A similar program rolled out by IFB for its members may be working to an extent too. Allan said when the IFB first began working on the succession planning question back in 2015, it surveyed its membership to find out how many members had a written, formal succession plan. At the time, just under 14% of members had such a plan in place. Today she says that number is over 20%. “We can see that approach is moving the needle and there is some change being affected.”
Who is responsible?
Insurance companies are also reportedly willing to work with distributors to properly transition businesses to new advisors. But we all know that change is slow when requiring individuals to take the effort to plan for the future. Inherently, we are all procrastinators, so stories still exist where clients have been left to fend for themselves – sometimes without knowing they’ve been left without an advisor at all.
But if a formal policy change by regulators isn’t the answer, what is? Although regulations put the onus for client communications on insurance carrier companies, regulations or guidance which more clearly outline who is responsible and what level of communication they owe to clients could be beneficial.
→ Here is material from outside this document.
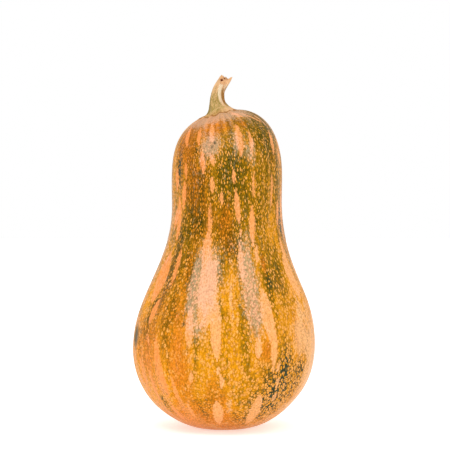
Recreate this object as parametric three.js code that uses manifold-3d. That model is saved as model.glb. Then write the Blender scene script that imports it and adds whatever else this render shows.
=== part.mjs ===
// A butternut squash standing on its blossom end: a one-piece fruit with its dry, torn-off stem.
// Millimetres, +Z up. The origin is on the surface that the squash stands on, under the middle
// of the bulb. The neck rises along +Z, and the tip of the stem leans towards +X.

import * as THREE from "three";
import { mergeVertices } from "three/addons/utils/BufferGeometryUtils.js";
import Module from "manifold-3d";

const degrees = THREE.MathUtils.degToRad;

// Fruit. Heights are measured along its core, from the blossom end to the stem end.
const fruitLength = 214.6;
const bulbRadius = 62;
const bulbHeight = 56.5;
const neckRadius = 37.5;
const neckHeight = 152;
const restRadius = 14; // the ring of skin that the squash stands on
const scarRadius = 6.5; // the hollow round the blossom scar, inside that ring
const scarDepth = 1.6;
const fullness = { foot: 16, underBulb: 38, overBulb: 37.5, underNeck: 45, overNeck: 29, crown: 41.5 };

// The core drifts a little from base to neck, then the crown bends over towards -X.
const baseDrift = new THREE.Vector2(-0.9, 0);
const neckDrift = new THREE.Vector2(1.4, 1.8);
const crownStart = 172;
const crownTilt = degrees(12);
const crownBend = (fruitLength - crownStart) / crownTilt; // radius of that bend

// Shallow ribs that run from end to end and fade out at both.
const ribs = 10;
const ribDepth = 0.011; // share of the radius
const ribPhase = degrees(12);

// Stem. Its core is given from the middle of its seat on the crown, from the root to the torn tip.
const seatShift = new THREE.Vector3(-0.2, 0, 0.9); // from the crown's pole
const stemCorePoints = [
  [1, 0, -5],
  [0, 0, 0],
  [-1.6, 0, 5],
  [-2, 0, 9.5],
  [-1, -0.6, 14.5],
  [3, -2.2, 21.4],
];
const shaftRadius = 5.2;
const tipRadius = 3.5;
const footRadius = 16;
const footLean = 0.13; // share by which the foot reaches farther towards -X
const footDrop = 1.6; // the foot's edge lies this far below the seat
const footReach = 2.3; // how fast the foot narrows into the shaft
const footRound = 77; // radius of the dome that the foot is spread over
const rootRadius = 8; // the root tapers to this inside the crown
const stemRidges = 5;
const ridgeDepth = 0.08;
const ridgePhase = degrees(-38);
const ridgeTwist = degrees(-55);
const tornLength = 8; // of the stem's end, which the tear reaches
const tearMean = -1.1;
const tearSlope = 2.4; // the tear runs lower at the front
const tearFront = degrees(-90);
const pithRadius = 2;
const pithDepth = 3;
const prongs = [
  { turn: degrees(5), width: degrees(24), height: 4.6 },
  { turn: degrees(172), width: degrees(30), height: 2.2 },
];

const seatGap = 0.3; // between the stem's foot and the skin

const roundSegments = 60;
const stemSegments = 40;
const stemSteps = 15;
const curveSteps = 15;

const wasm = await Module();
wasm.setup();

// A lathed surface whose every point is moved by place(radius, height, turn), as a closed geometry.
function shapedLathe(profile, segments, place) {
  const lathe = new THREE.LatheGeometry(profile, segments);
  const position = lathe.getAttribute("position");
  for (let i = 0; i < position.count; i++) {
    const { x: radius, y: height } = profile[i % profile.length];
    const turn = (Math.floor(i / profile.length) % segments) * ((2 * Math.PI) / segments);
    const point = place(radius, height, turn);
    position.setXYZ(i, point.x, point.y, point.z);
  }
  lathe.deleteAttribute("normal");
  lathe.deleteAttribute("uv");
  return mergeVertices(lathe, 1e-3);
}

// Closed solids, for cutting one with another.
function toSolid(geometry) {
  const vertProperties = geometry.getAttribute("position").array;
  const triVerts = new Uint32Array(geometry.index.array);
  return new wasm.Manifold(new wasm.Mesh({ numProp: 3, vertProperties, triVerts }));
}

function toGeometry(solid) {
  const { vertProperties, triVerts } = solid.getMesh();
  const geometry = new THREE.BufferGeometry();
  geometry.setAttribute("position", new THREE.BufferAttribute(vertProperties, 3));
  geometry.setIndex(new THREE.BufferAttribute(triVerts, 1));
  return geometry;
}

// Half of the fruit's lengthwise section, from the blossom scar round to the stem end.
function fruitProfile(growth) {
  const bulb = bulbRadius + growth;
  const neck = neckRadius + growth;
  const top = fruitLength + growth;
  const { foot, underBulb, overBulb, underNeck, overNeck, crown } = fullness;
  const outline = new THREE.Path();
  outline.moveTo(restRadius, 0);
  outline.bezierCurveTo(restRadius + foot, 0, bulb, bulbHeight - underBulb, bulb, bulbHeight);
  outline.bezierCurveTo(bulb, bulbHeight + overBulb, neck, neckHeight - underNeck, neck, neckHeight);
  outline.bezierCurveTo(neck, neckHeight + overNeck, crown, top, 0, top);
  const blossomScar = [
    new THREE.Vector2(0, scarDepth),
    new THREE.Vector2(scarRadius / 2, scarDepth * 0.8),
    new THREE.Vector2(scarRadius, 0),
  ];
  return [...blossomScar, ...outline.getPoints(curveSteps)];
}

// A point of the fruit: out from the core at that height, in a plane square to the bent core.
function fruitPoint(radius, height, turn) {
  const ribFade = Math.sin(Math.PI * THREE.MathUtils.clamp(height / fruitLength, 0, 1));
  const ribbed = radius * (1 + ribDepth * ribFade * Math.cos(ribs * (turn - ribPhase)));
  const drift = baseDrift.clone().lerp(neckDrift, THREE.MathUtils.smoothstep(height, 0, neckHeight));
  const bend = Math.max(0, height - crownStart) / crownBend;
  const core = new THREE.Vector3(
    drift.x - crownBend * (1 - Math.cos(bend)),
    drift.y,
    bend > 0 ? crownStart + crownBend * Math.sin(bend) : height,
  );
  const out = new THREE.Vector3(Math.cos(turn), Math.sin(turn), 0);
  return out.applyAxisAngle(new THREE.Vector3(0, 1, 0), -bend).multiplyScalar(ribbed).add(core);
}

function fruitGeometry(growth = 0) {
  return shapedLathe(fruitProfile(growth), roundSegments, fruitPoint);
}

// The middle line of the stem, from its root inside the crown to the torn tip.
function stemCore() {
  const seat = fruitPoint(0, fruitLength, 0).add(seatShift);
  const points = stemCorePoints.map((point) => new THREE.Vector3(...point).add(seat));
  return new THREE.CatmullRomCurve3(points);
}

// Half of the stem's section, by distance along its core: root, foot, shaft, torn rim and hollow pith.
function stemProfile(seatAt, tipAt) {
  const footAt = seatAt - footDrop;
  const side = [];
  for (let step = 0; step <= stemSteps; step++) {
    const along = footAt + (tipAt - footAt) * (step / stemSteps) ** 1.5;
    const shaft = THREE.MathUtils.mapLinear(along, footAt, tipAt, shaftRadius, tipRadius);
    const foot = (footRadius - shaftRadius) * Math.exp((footAt - along) / footReach);
    side.push(new THREE.Vector2(shaft + foot, along));
  }
  return [
    new THREE.Vector2(0, 0),
    new THREE.Vector2(rootRadius, 0),
    ...side,
    new THREE.Vector2((tipRadius + pithRadius) / 2, tipAt - 0.2),
    new THREE.Vector2(pithRadius, tipAt - pithDepth / 3),
    new THREE.Vector2(pithRadius / 2, tipAt - pithDepth),
    new THREE.Vector2(0, tipAt - pithDepth),
  ];
}

// How far the torn rim stands above the core's end (or below it) at a turn.
function tearRise(turn) {
  let rise = tearMean - tearSlope * Math.cos(turn - tearFront);
  for (const prong of prongs) {
    const away = Math.atan2(Math.sin(turn - prong.turn), Math.cos(turn - prong.turn));
    rise += prong.height * Math.exp(-((away / prong.width) ** 2));
  }
  return rise;
}

// The stem is lofted along its core, with ridges that run down into the toes of its foot.
function stemGeometry() {
  const core = stemCore();
  const length = core.getLength();
  const seatAt = -stemCorePoints[0][2];
  const toBack = new THREE.Vector3(0, 1, 0);

  return shapedLathe(stemProfile(seatAt, length), stemSegments, (radius, along, turn) => {
    const footShare = Math.exp(Math.min(0, seatAt - along) / footReach);
    const ridgeTurn = turn - ridgePhase - (ridgeTwist * along) / length;
    const lopsided = radius * (1 - footLean * footShare * Math.cos(turn));
    const ridged = lopsided * (1 + ridgeDepth * Math.cos(stemRidges * ridgeTurn));
    const sag = (footShare * ridged ** 2) / (2 * footRound);
    const torn = THREE.MathUtils.smoothstep(along, length - tornLength, length);
    const rise = tearRise(turn) * torn * Math.min(1, radius / tipRadius);

    const up = core.getTangentAt(along / length);
    const across = toBack.clone().cross(up).normalize();
    const back = up.clone().cross(across);
    return core
      .getPointAt(along / length)
      .addScaledVector(across, ridged * Math.cos(turn))
      .addScaledVector(back, ridged * Math.sin(turn))
      .addScaledVector(up, rise - sag);
  });
}

function makeFruit() {
  const skin = new THREE.MeshStandardMaterial({ color: 0xd08a3c, roughness: 0.45, metalness: 0 });
  const fruit = new THREE.Mesh(fruitGeometry(), skin);
  fruit.name = "fruit";
  return fruit;
}

// The stem's foot follows the crown that it grew on, so its underside is cut by the grown-out fruit.
function makeStem() {
  const uncut = toSolid(stemGeometry());
  const crown = toSolid(fruitGeometry(seatGap));
  const bark = new THREE.MeshStandardMaterial({ color: 0xb39a5c, roughness: 0.85, metalness: 0 });
  const stem = new THREE.Mesh(toGeometry(uncut.subtract(crown)), bark);
  stem.name = "stem";
  return stem;
}

const squash = new THREE.Group();
squash.name = "butternut_squash";
squash.add(makeFruit(), makeStem());

export default squash;
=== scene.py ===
import bpy
import math
import random
import numpy as np
from types import SimpleNamespace
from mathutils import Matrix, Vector, noise
from mathutils.bvhtree import BVHTree


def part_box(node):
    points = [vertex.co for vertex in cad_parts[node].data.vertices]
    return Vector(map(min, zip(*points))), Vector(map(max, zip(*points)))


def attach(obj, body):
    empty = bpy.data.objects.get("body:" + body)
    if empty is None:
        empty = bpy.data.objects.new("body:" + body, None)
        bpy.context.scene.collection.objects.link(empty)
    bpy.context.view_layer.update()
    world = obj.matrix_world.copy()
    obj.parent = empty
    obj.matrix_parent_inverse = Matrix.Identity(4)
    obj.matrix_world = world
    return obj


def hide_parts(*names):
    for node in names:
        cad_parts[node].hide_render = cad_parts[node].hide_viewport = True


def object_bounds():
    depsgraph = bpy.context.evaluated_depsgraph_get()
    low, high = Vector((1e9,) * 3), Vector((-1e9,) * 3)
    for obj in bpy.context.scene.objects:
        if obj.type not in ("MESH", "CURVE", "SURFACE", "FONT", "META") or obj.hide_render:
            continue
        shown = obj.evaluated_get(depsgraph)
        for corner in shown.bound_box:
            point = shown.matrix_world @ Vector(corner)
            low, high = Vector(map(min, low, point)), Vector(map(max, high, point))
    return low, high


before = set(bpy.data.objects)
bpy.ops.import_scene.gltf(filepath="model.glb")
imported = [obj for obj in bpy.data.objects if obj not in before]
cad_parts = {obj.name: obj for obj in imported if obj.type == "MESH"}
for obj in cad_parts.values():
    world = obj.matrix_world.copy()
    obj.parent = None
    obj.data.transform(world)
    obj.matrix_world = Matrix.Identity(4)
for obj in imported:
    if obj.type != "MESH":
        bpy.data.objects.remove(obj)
cadLow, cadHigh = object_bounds()

# Shapes below are drawn in millimetres of a squash whose fruit is this tall.
# The fruit's own box says how large it really is.
drawnHeight = 215.48
fruitLow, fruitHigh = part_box("fruit")
mm = (fruitHigh.z - fruitLow.z) / drawnHeight
print("frame loaded, squash is", round(cadHigh.z * 1000), "mm tall")


# Helpers for shapes.

def smoothStep(low, high, value):
    t = np.clip((value - low) / (high - low), 0, 1)
    return t * t * (3 - 2 * t)


def bezier(p0, p1, p2, p3, count=160):
    t = np.linspace(0, 1, count)[:, None]
    p0, p1, p2, p3 = (np.array(p, float) for p in (p0, p1, p2, p3))
    return (1 - t) ** 3 * p0 + 3 * (1 - t) ** 2 * t * p1 + 3 * (1 - t) * t ** 2 * p2 + t ** 3 * p3


def evenly(points, count):
    # the same line with its points at equal distances, and how far along each one is
    gone = np.concatenate([[0], np.cumsum(np.linalg.norm(np.diff(points, axis=0), axis=1))])
    at = np.linspace(0, gone[-1], count)
    return np.stack([np.interp(at, gone, column) for column in points.T], axis=1), at


def curvedLine(points, count):
    # a smooth line through the points
    p = np.array([points[0], *points, points[-1]], float)
    p[0], p[-1] = 2 * p[1] - p[2], 2 * p[-2] - p[-3]
    t = np.linspace(0, 1, 40)[:, None]
    line = []
    for a, b, c, d in zip(p, p[1:], p[2:], p[3:]):
        bend = (2 * a - 5 * b + 4 * c - d) * t ** 2 + (3 * b - a - 3 * c + d) * t ** 3
        line.append(0.5 * (2 * b + (c - a) * t + bend))
    return evenly(np.vstack(line), count)


def turnFrom(turn, middle):
    # signed angle in radians between two turns given in degrees
    return np.radians((turn - middle + 180) % 360 - 180)


def sideAndFront(turn):
    # how far to the right and how far forwards a turn looks, each from -1 to 1
    return np.sin(np.radians(turn)), np.cos(np.radians(turn))


def lumps(x, y, z):
    # smooth noise between about -1 and 1, one value for each point
    flat = zip(np.ravel(x), np.ravel(y), np.ravel(z))
    return np.array([noise.noise(Vector(p)) for p in flat]).reshape(np.shape(x)) * 1.6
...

“Once you make it a formal policy, you have to impose a formal structure. The difficulty with that is it doesn’t account for situations that fall outside of those parameters. There are a lot of different business models within this industry. It would be hard to have a one-size-fits-all solution,” Allan said. “I think a guideline approach, a guidance approach and an educational approach is going to be more effective in the long run.”
Ultimately, the key is to have carriers self-regulate through guidance that clearly outlines to their agents and advisors on what they’re responsible for, what the carrier must take responsibility for, and what level of communication and care is owed to clients before the heavy hand of regulation forces a “one-size-fits-all” solution that isn’t in the best interest of our industry or the clients we serve.